Pero al menos Italia tiene un índice de desarrollo humano muy alto y eso la distingue claramente de Uganda, por poner un ejemplo. Los italianos tienen mucho que perder si se lían a machetazos entre sí, y eso favorece la sedimentación de una turbia conciencia nacional de un carácter más bien utilitario (con el perdón de los fanáticos garibaldinos). Pero en ningún país africano existe algo parecido, así que la fermentación de nacionalidades artificiales es totalmente inviable, porque no llegaran nunca a consolidarse. Así que la descolonización africana dejó, en realidad, el terreno convertido en un campo de minas que no han cesado de explotar desde los años sesenta.

Las ansias de independencia tienen sentido cuando existe un conjunto de valores nacionales, culturales o religiosos aceptados por todos que puedan proyectarse en forma de un futuro común. Pero en África, las ansias de independencia responden más bien a las del hijo díscolo, ambicioso y temerario que sólo quiere sacudirse el yugo paterno para hacer lo que le venga en gana con su patrimonio, es decir, para dilapidarlo. El africanismo de los primeros independentistas (Nyerere, Kenyatta, Nkrumah, Sengor) era de un idealismo encantador pero poco realista. Sus sucesores inmediatos tiraron por la vía del pragmatismo más cruel: saquear a los suyos y cobrarle a occidente por ello ha sido y es su gran negocio desde el principio, mientras permiten a las multinacionales hacerse con los recursos que, en realidad, ellos deberían administrar para el bien de su ciudadanía.

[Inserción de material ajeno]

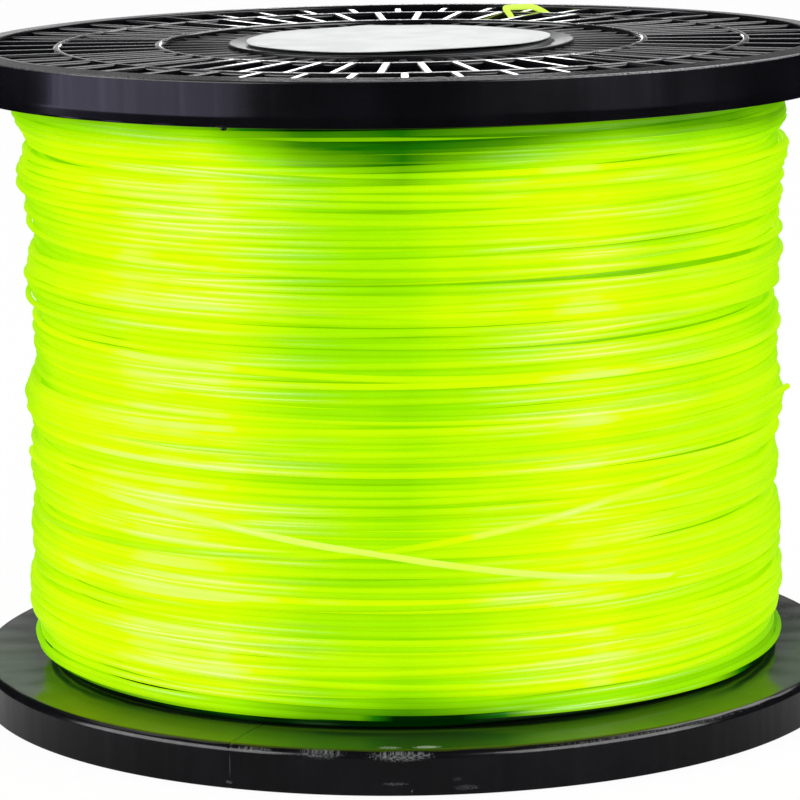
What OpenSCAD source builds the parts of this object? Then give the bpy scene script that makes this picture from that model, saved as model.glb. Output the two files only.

En ese sentido, la independencia de África no es sólo una falacia, sino un engaño perpetrado a conciencia. Y lo que es peor, asumido por muchas organizaciones y movimientos occidentales progresistas (pero descerebrados) que le hacen el caldo gordo al poder económico transnacional por la vía de la culpabilización de las clases medias europeas, como si fueran ellas las responsables del expolio y la aniquilación que se propagan por África.  Ante lo cual, lo único que queda por decir, por escandaloso que resulte para los pusilánimes que cada vez son más legión, es que habría que retomar la África del año 1959 y dejarla como estaba entonces, bajo el control efectivo de las potencias coloniales. Seguro que a lo sumo saldría igual de caro que ahora (aunque en términos de sufrimiento humano a todas luces el coste sería mucho menor); y con toda probabilidad eso permitiría la creación de infraestructuras industriales y de servicios que darían de comer a la mayoría de la población y extinguirían el fuego de la emigración masiva, desesperada e inútil que seguiremos viviendo en los próximos decenios.